Dorothy will celebrate her 79th birthday in lockdown tomorrow. She said: “I am very well and doing as I am told. I go out shopping once a week but that’s as much as I am doing. I am chatting to a lot of people on the phone, including people I haven’t heard from for a while.”

British female athletics stars shone at the 1964 Olympics as Ann Packer won the 800m with a world record as well as 400m silver while Mary Rand won the long jump and finished second in the pentathlon.

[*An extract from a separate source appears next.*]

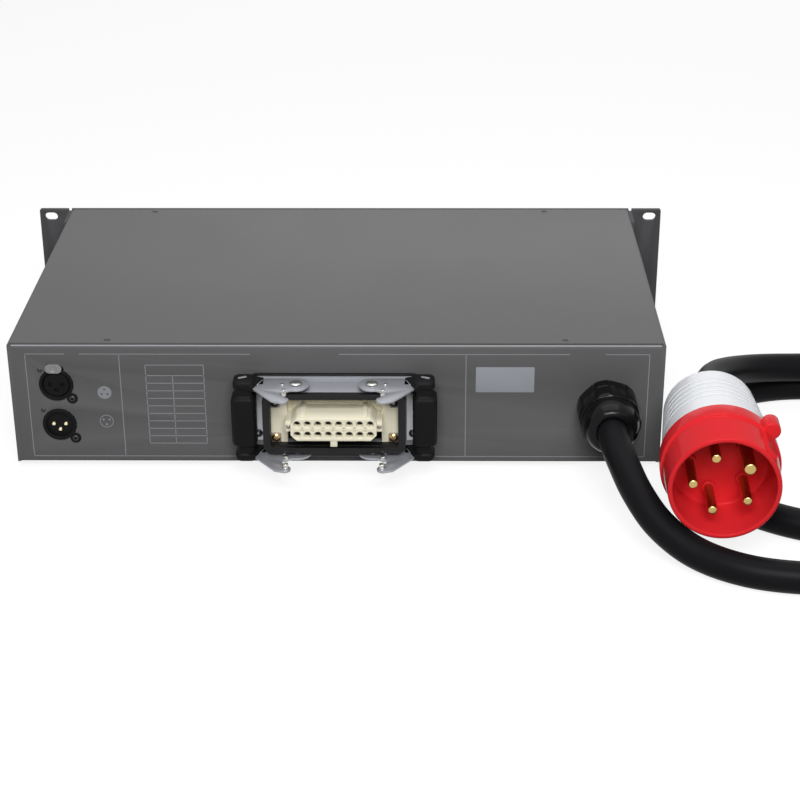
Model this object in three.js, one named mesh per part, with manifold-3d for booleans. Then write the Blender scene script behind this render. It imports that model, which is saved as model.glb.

Dorothy – who collected bronze and silver in Rome in 1960 – had looked likely to join them as an Olympic champion as she was the fastest woman in the world in 1963 which earned her BBC Sports Personality of the Year.

But she suffered a hamstring injury in the build-up to Tokyo which meant she spent several weeks out of training and was not at her best in Japan. She reached the final of the 100m but finished outside the medal places then claimed a bronze in the 4x100m relay along with Rand, Janet Simpson and Daphne Arden.

“The injury took the edge off my performance. “But I was improving all the time and every race I was thinking ‘is this the one where I get back to my best?’ “But it didn’t quite happen. I had beaten the girl who won the 100m, Wyomia Tyas from the USA, the previous year which had been the best of my career. If those Tokyo Olympics had been delayed a year, like the 2020 games, that might have been better for me because I could have got fully fit. It was a disappointing games for me but I still got an Olympic medal out of it.”

The 1964 Olympics were the first to take place outside Europe, USA or Australia. Dorothy, who retired the following year aged 23, said: “It was very, very well-organised. It was a really good games which I enjoyed and I have lots of happy memories from it. I didn’t see much of Japan but that is always the case with these events. “It was the last major event of my athletics career so, of course, I look back at it fondly.”